TASK PROMPT: Which lines below hold the word "handed"? Copy all of them.

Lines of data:
^^^^^^^^
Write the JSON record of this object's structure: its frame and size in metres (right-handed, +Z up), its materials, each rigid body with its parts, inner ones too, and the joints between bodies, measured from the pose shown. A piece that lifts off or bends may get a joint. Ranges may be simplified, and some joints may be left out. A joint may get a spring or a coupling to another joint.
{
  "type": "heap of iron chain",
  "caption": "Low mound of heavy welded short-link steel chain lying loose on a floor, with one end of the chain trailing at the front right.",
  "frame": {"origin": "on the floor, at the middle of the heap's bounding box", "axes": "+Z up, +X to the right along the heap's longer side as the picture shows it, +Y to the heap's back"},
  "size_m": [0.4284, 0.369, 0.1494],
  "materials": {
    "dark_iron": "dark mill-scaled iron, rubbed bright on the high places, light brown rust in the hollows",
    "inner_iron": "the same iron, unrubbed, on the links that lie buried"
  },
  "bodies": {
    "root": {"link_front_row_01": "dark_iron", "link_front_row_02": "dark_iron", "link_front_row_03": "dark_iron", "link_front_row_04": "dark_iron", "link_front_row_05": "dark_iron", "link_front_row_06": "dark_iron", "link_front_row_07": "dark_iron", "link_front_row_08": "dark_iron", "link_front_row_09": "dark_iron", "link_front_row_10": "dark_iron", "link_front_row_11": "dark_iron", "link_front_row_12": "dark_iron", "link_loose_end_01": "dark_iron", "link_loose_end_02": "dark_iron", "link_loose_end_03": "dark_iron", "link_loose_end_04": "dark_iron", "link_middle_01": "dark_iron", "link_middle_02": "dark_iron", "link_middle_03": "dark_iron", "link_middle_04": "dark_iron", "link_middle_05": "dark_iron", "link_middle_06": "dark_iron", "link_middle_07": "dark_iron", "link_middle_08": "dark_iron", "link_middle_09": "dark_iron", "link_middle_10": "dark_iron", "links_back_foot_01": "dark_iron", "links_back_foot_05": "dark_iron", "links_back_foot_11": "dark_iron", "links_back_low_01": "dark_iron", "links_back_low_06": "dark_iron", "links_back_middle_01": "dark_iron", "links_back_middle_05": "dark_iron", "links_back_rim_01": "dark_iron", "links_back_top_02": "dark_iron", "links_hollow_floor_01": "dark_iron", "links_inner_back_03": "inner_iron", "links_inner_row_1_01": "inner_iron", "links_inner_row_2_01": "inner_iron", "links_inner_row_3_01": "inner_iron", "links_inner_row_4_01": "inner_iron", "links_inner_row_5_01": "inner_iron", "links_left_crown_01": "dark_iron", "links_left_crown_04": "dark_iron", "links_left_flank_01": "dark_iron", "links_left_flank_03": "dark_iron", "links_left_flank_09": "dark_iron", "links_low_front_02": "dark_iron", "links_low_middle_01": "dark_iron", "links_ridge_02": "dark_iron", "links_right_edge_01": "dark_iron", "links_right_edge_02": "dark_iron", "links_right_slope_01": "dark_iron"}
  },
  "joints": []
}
^^^^^^^^
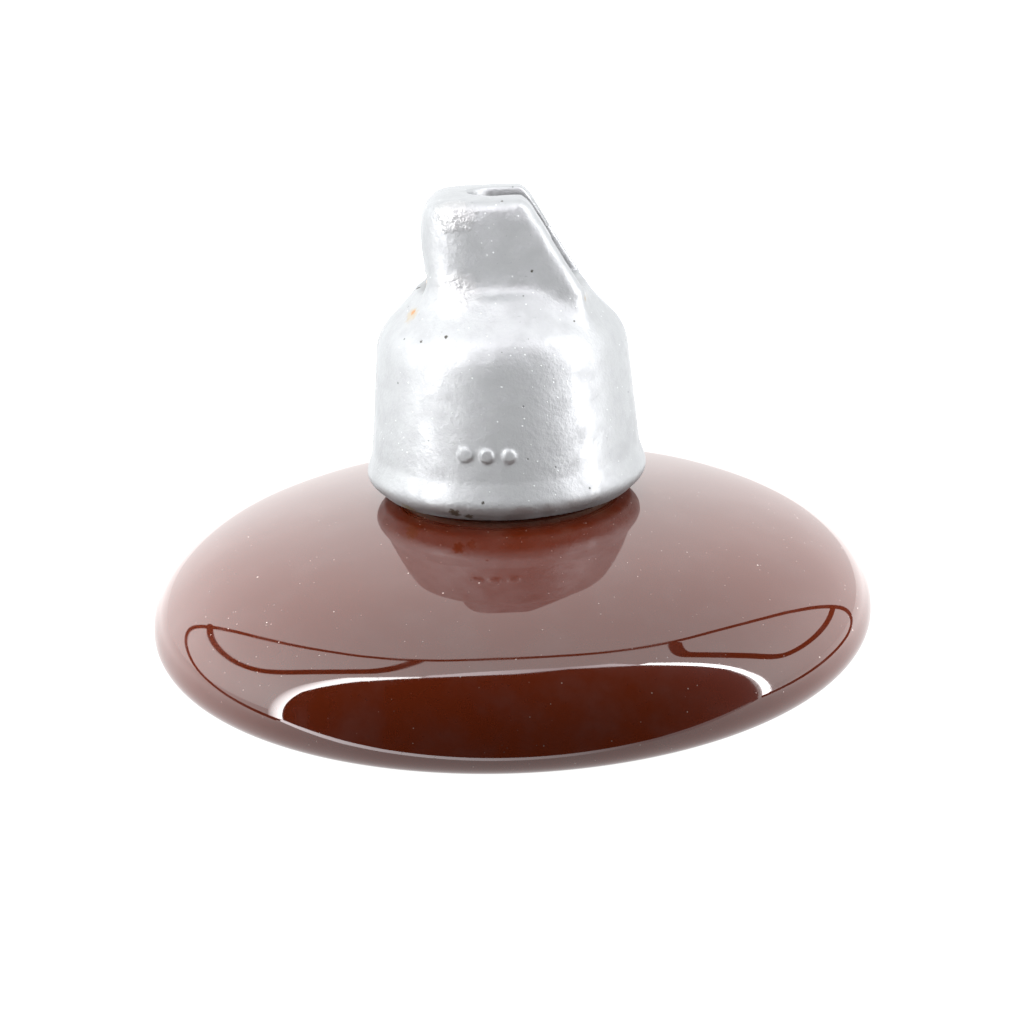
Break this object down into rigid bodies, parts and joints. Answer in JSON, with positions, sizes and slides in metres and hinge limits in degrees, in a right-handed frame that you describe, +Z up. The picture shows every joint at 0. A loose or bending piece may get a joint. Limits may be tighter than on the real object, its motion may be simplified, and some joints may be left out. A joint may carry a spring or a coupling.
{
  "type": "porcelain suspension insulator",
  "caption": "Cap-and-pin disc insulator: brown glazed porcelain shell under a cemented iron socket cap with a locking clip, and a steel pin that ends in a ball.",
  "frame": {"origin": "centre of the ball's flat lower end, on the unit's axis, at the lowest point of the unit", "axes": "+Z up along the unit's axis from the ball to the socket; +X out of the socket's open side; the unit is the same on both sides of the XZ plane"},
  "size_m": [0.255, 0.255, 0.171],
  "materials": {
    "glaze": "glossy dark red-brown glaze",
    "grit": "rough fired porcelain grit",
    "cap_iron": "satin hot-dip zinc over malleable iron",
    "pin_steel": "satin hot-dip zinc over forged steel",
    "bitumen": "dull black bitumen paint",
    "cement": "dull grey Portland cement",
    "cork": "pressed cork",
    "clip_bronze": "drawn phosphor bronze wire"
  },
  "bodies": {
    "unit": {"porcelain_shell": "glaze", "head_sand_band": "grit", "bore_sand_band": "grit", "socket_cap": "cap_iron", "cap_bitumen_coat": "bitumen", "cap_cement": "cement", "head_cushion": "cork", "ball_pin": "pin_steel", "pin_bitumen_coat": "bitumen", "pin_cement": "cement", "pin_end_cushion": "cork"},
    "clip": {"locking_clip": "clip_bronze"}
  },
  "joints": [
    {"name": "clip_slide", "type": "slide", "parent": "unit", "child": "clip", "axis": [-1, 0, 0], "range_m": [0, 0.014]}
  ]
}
^^^^^^^^
FINISHED TASK:
Write the JSON record of this object's structure: its frame and size in metres (right-handed, +Z up), its materials, each rigid body with its parts, inner ones too, and the joints between bodies, measured from the pose shown. A piece that lifts off or bends may get a joint. Ranges may be simplified, and some joints may be left out. A joint may get a spring or a coupling to another joint.
Break this object down into rigid bodies, parts and joints. Answer in JSON, with positions, sizes and slides in metres and hinge limits in degrees, in a right-handed frame that you describe, +Z up. The picture shows every joint at 0. A loose or bending piece may get a joint. Limits may be tighter than on the real object, its motion may be simplified, and some joints may be left out. A joint may carry a spring or a coupling.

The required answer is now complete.